Get Shorty also features an appearance from the real Ernest "Chili" Palmer, a Miami loan shark and mob-connected man who inspired the original character.

==Production==
Warren Beatty, Dustin Hoffman and Michael Keaton were offered the role of Chili Palmer but they all declined. Barry Sonnenfeld considered Samuel L. Jackson for the role of Bo Catlett. Steve Buscemi and Matthew McConaughey were considered for the role of Ronnie Wingate.

==Soundtrack==
The movie features an acid- and soul-jazz themed soundtrack with songs by Us3, Morphine, Booker T. & the M.G.'s, Greyboy and Medeski Martin & Wood alongside original compositions by John Lurie. The soundtrack was nominated for a Grammy Award for Best Instrumental Composition Written for a Motion Picture or for Television at the 39th Annual Grammy Awards.

==Reception==
On Rotten Tomatoes, Get Shorty holds an approval rating of 89% based on 57 reviews, with an average rating of 7.70/10. The site's critical consensus reads, "With a perfect cast and a sly twist on the usual Hollywood gangster dynamic, Get Shorty delivers a sharp satire that doubles as an entertaining comedy-thriller in its own right." On Metacritic, the film has a weighted average score of 81 out of 100, based on 22 critics, indicating "universal acclaim". Audiences surveyed by CinemaScore gave the film an average grade "B+" on scale of A+ to F. The film was entered into the 46th Berlin International Film Festival.

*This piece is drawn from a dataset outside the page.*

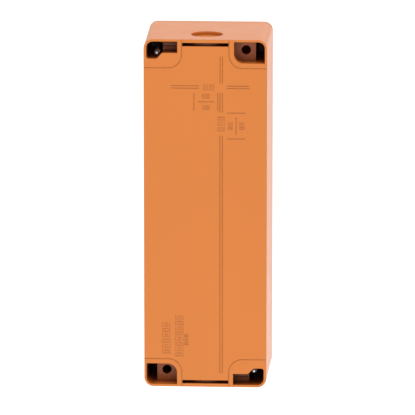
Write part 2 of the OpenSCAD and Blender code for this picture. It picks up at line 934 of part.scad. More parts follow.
module switch_board() color(board_green)
    difference() {
        translate([0, 0, button_z])
            slab(61.9, 63.5)
                rounded([54, 14], 1);
        for (x = [-10, 10])
            rod_y(60, 65, 1.2, x, button_z);
    }

module tact_switches() color(black_plastic)
    for (x = button_x) {
        box([x - 3, -64.6, button_z - 3], [x + 3, -63.5, button_z + 3]);
        rod_y(64.6, button_back - button_travel - 0.4, 1.5, x, button_z);
    }

module slot_bezel() color(black_plastic)
    difference() {
        union() {
            translate([0, 0, ticket_z]) {
                slab(case_d, case_d + 2.5)
                    rounded(bezel, 4);
                slab(66, case_d)
                    rounded([62, 14], 1.8);
            }
            for (x = [-31, 29.4])
                box([x, -66, ticket_z - 2], [x + 1.6, -flap_d + 1.8, ticket_z + 5]);
        }
        cross(-throat_w / 2, throat_w / 2)
            polygon([[-case_d - 3, ticket_z + 6.2], [-case_d, ticket_z + throat_h / 2],
                [-60, ticket_z + throat_h / 2], [-60, ticket_z - throat_h / 2],
                [-case_d, ticket_z - throat_h / 2], [-case_d - 3, ticket_z - 6.2]]);
        rod_x(-35, 35, 0.8 + run, -flap_d, flap_z);
    }

module slot_shutter() color(steel)
    union() {
        rod_x(-30.9, 30.9, 0.8, -flap_d, flap_z);
        box([-29, -flap_d - 0.4, flap_z - 6.2], [29, -flap_d + 0.4, flap_z]);
    }

module lock_body() color(steel)
    difference() {
        union() {
            rod_y(case_d, case_d + 1.8, 8, 0, lock_z);
            rod_y(60.4, case_d, lock_r - run, 0, lock_z);
        }
        rod_y(50, case_d + 3, 4 + run, 0, lock_z);
    }

module lock_plug() color(dark_steel)
    difference() {
        union() {
            rod_y(59.4, case_d + 1.2, 4, 0, lock_z);
            rod_y(57, 59.4, 2.4, 0, lock_z);
        }
        box([-2.8, -case_d - 3, lock_z - 0.6], [2.8, -case_d + 5, lock_z + 0.6]);
    }

module lock_cam() color(dark_steel)
    difference() {
        slab(57.6, 59.4) {
            translate([0, lock_z - 3.2])
                square([9.6, 6.4]);
            translate([0, lock_z])
                circle(3.2);
        }
        rod_y(50, 60, 2.4 + snug, 0, lock_z);
    }

module lock_nut() color(brass)
    difference() {
        translate([0, -pocket_d, lock_z])
            rotate([90, 30, 0])
                translate([0, 0, -3])
                    cylinder(r = 9, h = 3, $fn = 6);
        rod_y(60, 70, lock_r + run, 0, lock_z);
    }

rear_housing();
top_strike_plate();
earth_plate();
tower_screws();
hinge_pins();
main_board();
board_screws();
board_components();
terminal_block();
buzzer();
backup_cell();
mechanism_chassis();
chassis_screws();
tie_rods();
shaft_bushes();
lower_ticket_guide();
upper_ticket_guide();
feed_shaft();
feed_rollers();
feed_gear();
pinch_shaft();
pinch_rollers();
feed_motor();
motor_shaft();
motor_pinion();
solenoid_frame();
solenoid_coil();
print_hammer();
hammer_plunger();
hammer_clip();
hammer_spring();
wheel_carriage();
date_wheel_shaft();
date_wheels();
ribbon_bracket();
supply_spool();
takeup_spool();
ink_ribbon();
ticket_sensor();
front_cover();
cover_gasket();
display_window();
display_module();
display_board();
display_screws();
reader_panel();
antenna_board();
accept_lens();
refuse_lens();
button_left();
button_centre();
button_right();
switch_board();
tact_switches();
slot_bezel();
slot_shutter();
lock_body();
lock_plug();
lock_cam();
lock_nut();
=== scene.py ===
import json
import math

import bmesh
import bpy
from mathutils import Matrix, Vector


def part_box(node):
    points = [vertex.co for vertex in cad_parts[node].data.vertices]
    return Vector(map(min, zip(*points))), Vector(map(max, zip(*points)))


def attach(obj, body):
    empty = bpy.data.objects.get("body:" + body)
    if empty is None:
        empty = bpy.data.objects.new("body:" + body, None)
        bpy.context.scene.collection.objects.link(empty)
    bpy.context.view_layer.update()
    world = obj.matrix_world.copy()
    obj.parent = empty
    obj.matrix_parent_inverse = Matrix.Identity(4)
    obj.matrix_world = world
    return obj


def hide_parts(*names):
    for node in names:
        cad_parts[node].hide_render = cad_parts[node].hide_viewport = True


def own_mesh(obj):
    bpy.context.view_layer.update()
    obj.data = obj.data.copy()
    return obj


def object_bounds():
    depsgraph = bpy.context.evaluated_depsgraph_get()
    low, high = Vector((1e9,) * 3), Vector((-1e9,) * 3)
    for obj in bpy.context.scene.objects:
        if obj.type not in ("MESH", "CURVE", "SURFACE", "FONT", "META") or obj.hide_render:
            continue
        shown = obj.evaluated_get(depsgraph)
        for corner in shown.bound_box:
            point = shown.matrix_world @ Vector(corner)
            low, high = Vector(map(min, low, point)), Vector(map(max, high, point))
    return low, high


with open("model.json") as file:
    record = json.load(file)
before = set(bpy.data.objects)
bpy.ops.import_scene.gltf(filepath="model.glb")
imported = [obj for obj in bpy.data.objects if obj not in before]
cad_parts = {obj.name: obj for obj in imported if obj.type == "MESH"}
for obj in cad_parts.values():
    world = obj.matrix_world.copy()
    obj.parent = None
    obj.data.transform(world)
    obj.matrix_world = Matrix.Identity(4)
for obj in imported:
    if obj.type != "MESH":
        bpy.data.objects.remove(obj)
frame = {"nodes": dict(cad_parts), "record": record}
cad_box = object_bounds()

MM = 0.001

# ---- camera, floor and light ----

CAMERA = {"azimuth": 183.18, "elevation": 11.47, "distance": 3.0, "lens": 409.8}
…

The film opened at number one in the domestic box office upon its release with $12.7 million. Get Shorty remained number one for three consecutive weeks before being overtaken by Ace Ventura: When Nature Calls.

===Accolades===
For his role as Chili Palmer, John Travolta received the Golden Globe Award for Best Actor – Motion Picture Musical or Comedy at the 53rd Golden Globes. The film also received nominations for the Golden Globe Award for Best Motion Picture – Musical or Comedy and the Screen Actors Guild Award for Outstanding Performance by a Cast in a Motion Picture at the 2nd Screen Actors Guild Awards.